REQUIRED WORK: Copy each entry as it stands, leaving nothing out.

RECORD EXTRACTS:

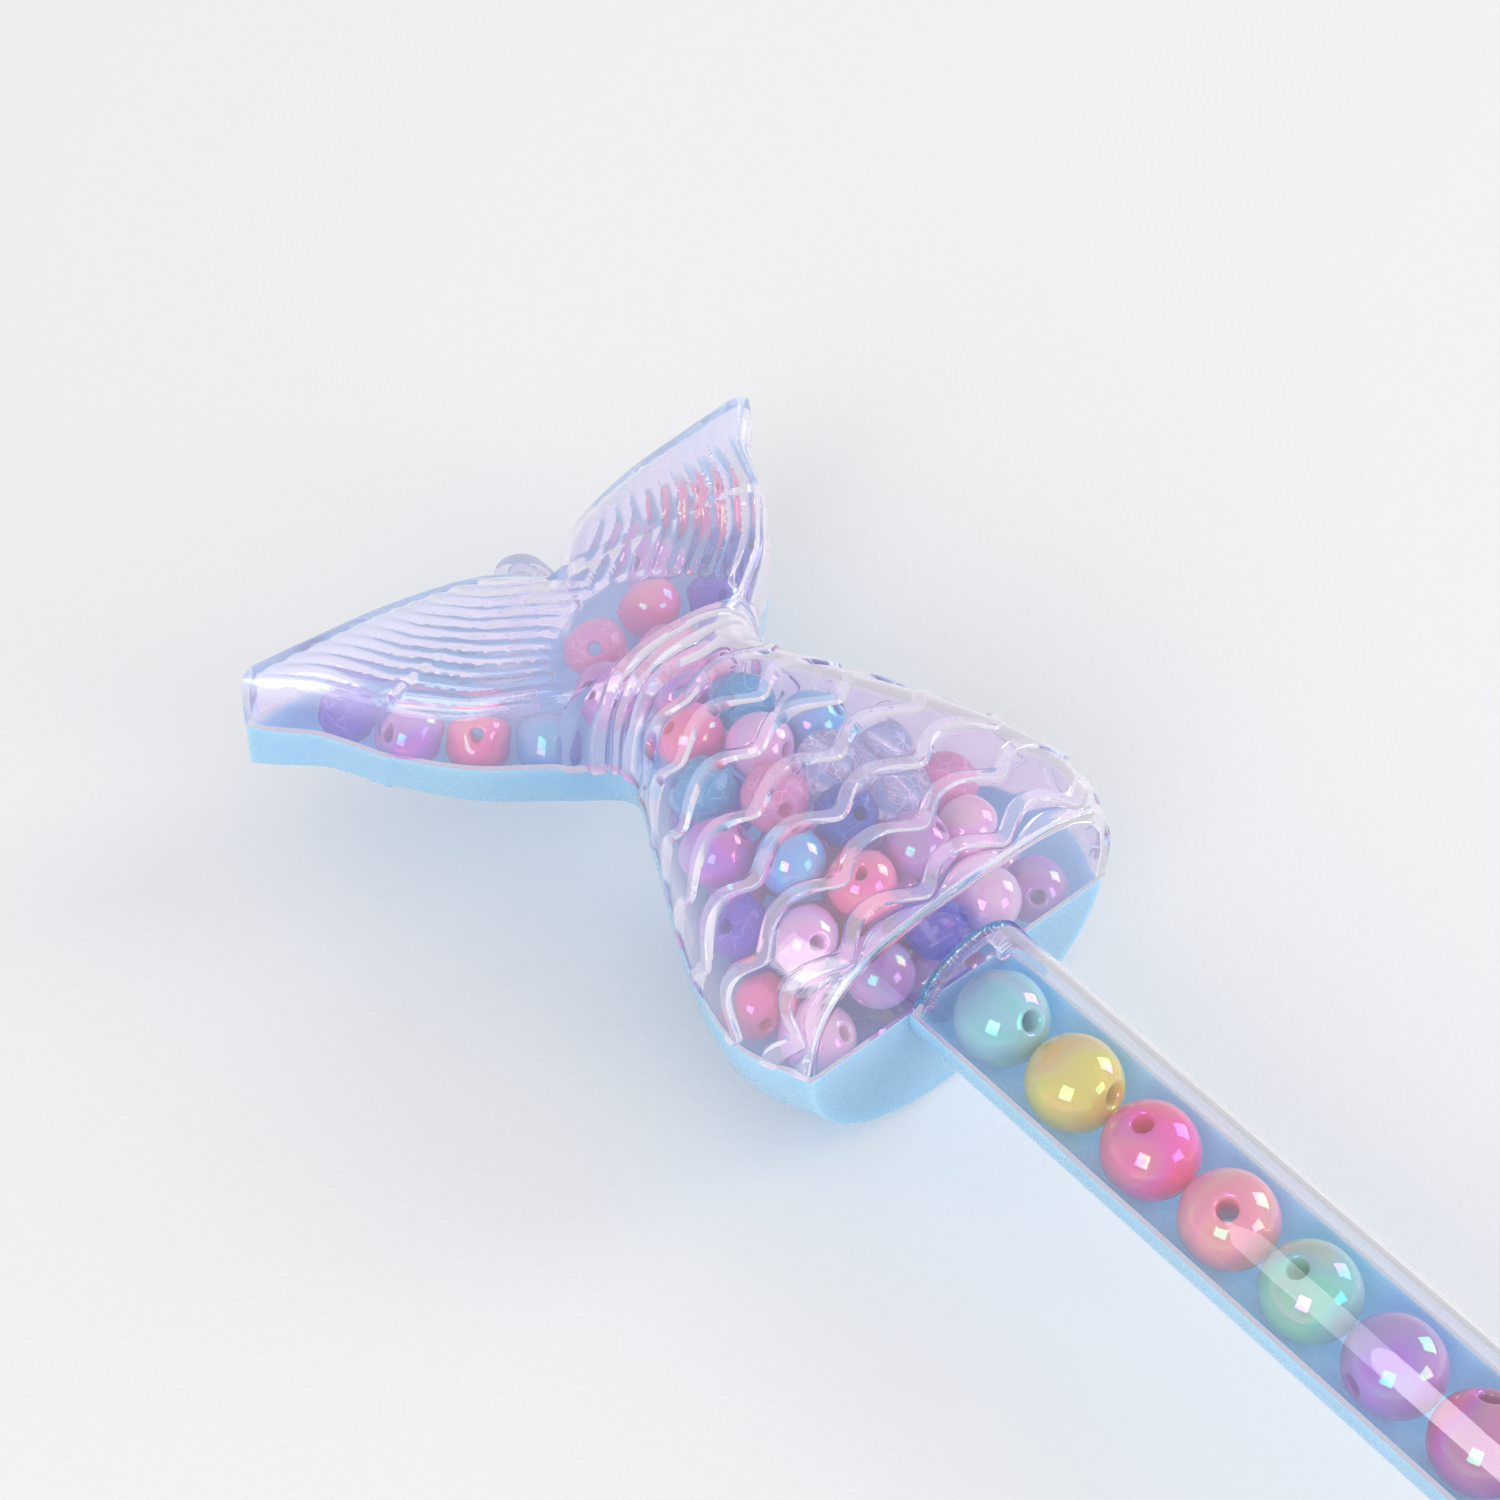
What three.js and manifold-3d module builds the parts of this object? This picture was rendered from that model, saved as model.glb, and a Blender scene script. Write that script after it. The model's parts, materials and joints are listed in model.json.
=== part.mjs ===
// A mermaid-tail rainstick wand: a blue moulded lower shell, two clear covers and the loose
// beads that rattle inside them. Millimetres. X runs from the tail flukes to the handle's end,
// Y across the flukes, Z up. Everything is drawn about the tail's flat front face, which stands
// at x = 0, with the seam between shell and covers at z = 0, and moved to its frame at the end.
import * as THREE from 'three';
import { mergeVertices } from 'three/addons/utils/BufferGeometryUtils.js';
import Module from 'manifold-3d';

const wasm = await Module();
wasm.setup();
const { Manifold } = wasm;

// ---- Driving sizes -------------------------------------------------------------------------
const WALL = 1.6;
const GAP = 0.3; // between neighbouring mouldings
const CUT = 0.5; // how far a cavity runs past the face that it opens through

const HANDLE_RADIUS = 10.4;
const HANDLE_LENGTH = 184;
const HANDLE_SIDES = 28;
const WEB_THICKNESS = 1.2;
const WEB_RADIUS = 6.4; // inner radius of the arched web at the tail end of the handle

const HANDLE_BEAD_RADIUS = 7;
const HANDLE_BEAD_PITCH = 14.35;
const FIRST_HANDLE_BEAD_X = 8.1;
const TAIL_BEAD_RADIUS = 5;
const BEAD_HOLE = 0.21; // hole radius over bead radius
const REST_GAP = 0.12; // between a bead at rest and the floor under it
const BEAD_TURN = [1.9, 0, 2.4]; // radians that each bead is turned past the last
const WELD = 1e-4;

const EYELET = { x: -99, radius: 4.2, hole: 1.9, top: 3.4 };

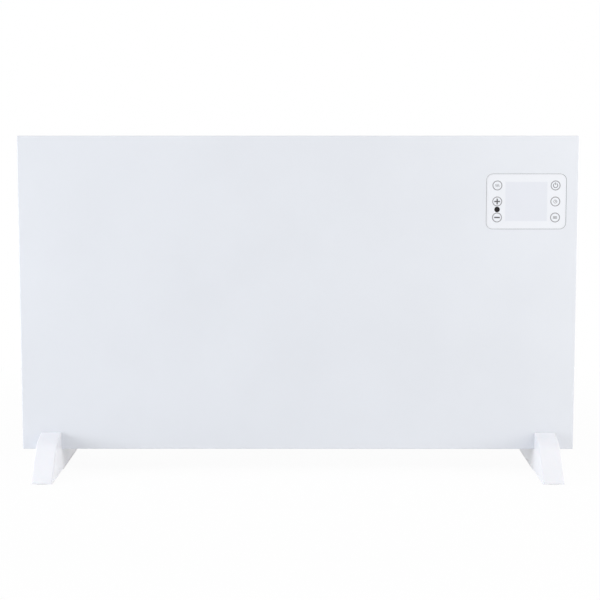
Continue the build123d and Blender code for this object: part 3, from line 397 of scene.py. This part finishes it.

WORKED SOLUTION:
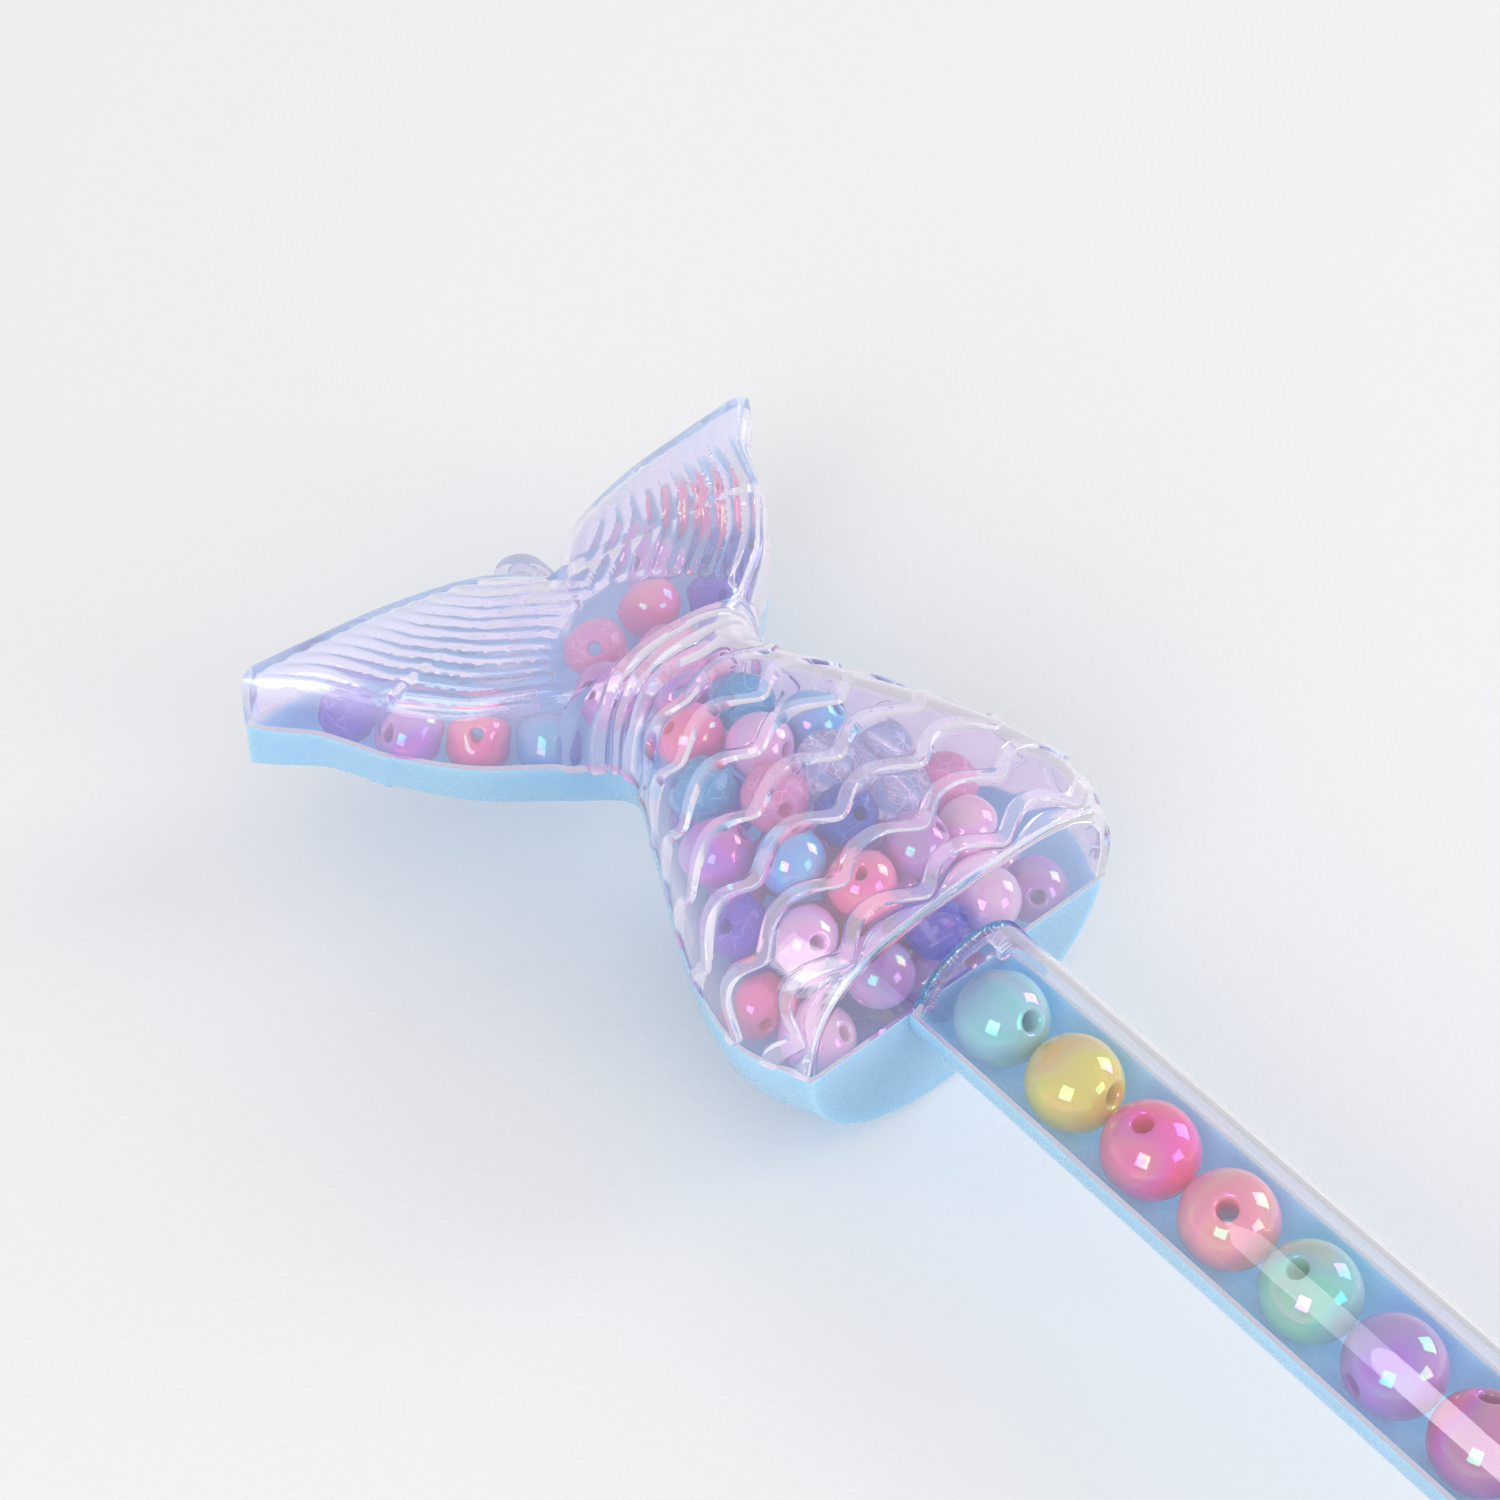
What three.js and manifold-3d module builds the parts of this object? This picture was rendered from that model, saved as model.glb, and a Blender scene script. Write that script after it. The model's parts, materials and joints are listed in model.json.
=== part.mjs ===
// A mermaid-tail rainstick wand: a blue moulded lower shell, two clear covers and the loose
// beads that rattle inside them. Millimetres. X runs from the tail flukes to the handle's end,
// Y across the flukes, Z up. Everything is drawn about the tail's flat front face, which stands
// at x = 0, with the seam between shell and covers at z = 0, and moved to its frame at the end.
import * as THREE from 'three';
import { mergeVertices } from 'three/addons/utils/BufferGeometryUtils.js';
import Module from 'manifold-3d';

const wasm = await Module();
wasm.setup();
const { Manifold } = wasm;

// ---- Driving sizes -------------------------------------------------------------------------
const WALL = 1.6;
const GAP = 0.3; // between neighbouring mouldings
const CUT = 0.5; // how far a cavity runs past the face that it opens through

const HANDLE_RADIUS = 10.4;
const HANDLE_LENGTH = 184;
const HANDLE_SIDES = 28;
const WEB_THICKNESS = 1.2;
const WEB_RADIUS = 6.4; // inner radius of the arched web at the tail end of the handle

const HANDLE_BEAD_RADIUS = 7;
const HANDLE_BEAD_PITCH = 14.35;
const FIRST_HANDLE_BEAD_X = 8.1;
const TAIL_BEAD_RADIUS = 5;
const BEAD_HOLE = 0.21; // hole radius over bead radius
const REST_GAP = 0.12; // between a bead at rest and the floor under it
const BEAD_TURN = [1.9, 0, 2.4]; // radians that each bead is turned past the last
const WELD = 1e-4;

const EYELET = { x: -99, radius: 4.2, hole: 1.9, top: 3.4 };

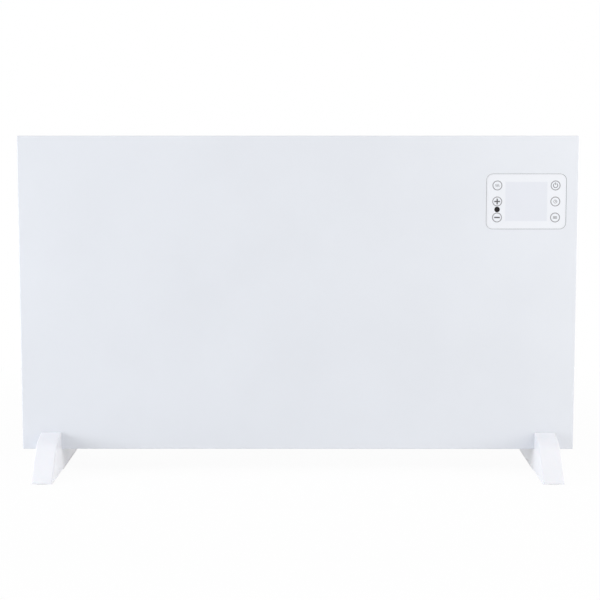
Continue the build123d and Blender code for this object: part 3, from line 397 of scene.py. This part finishes it.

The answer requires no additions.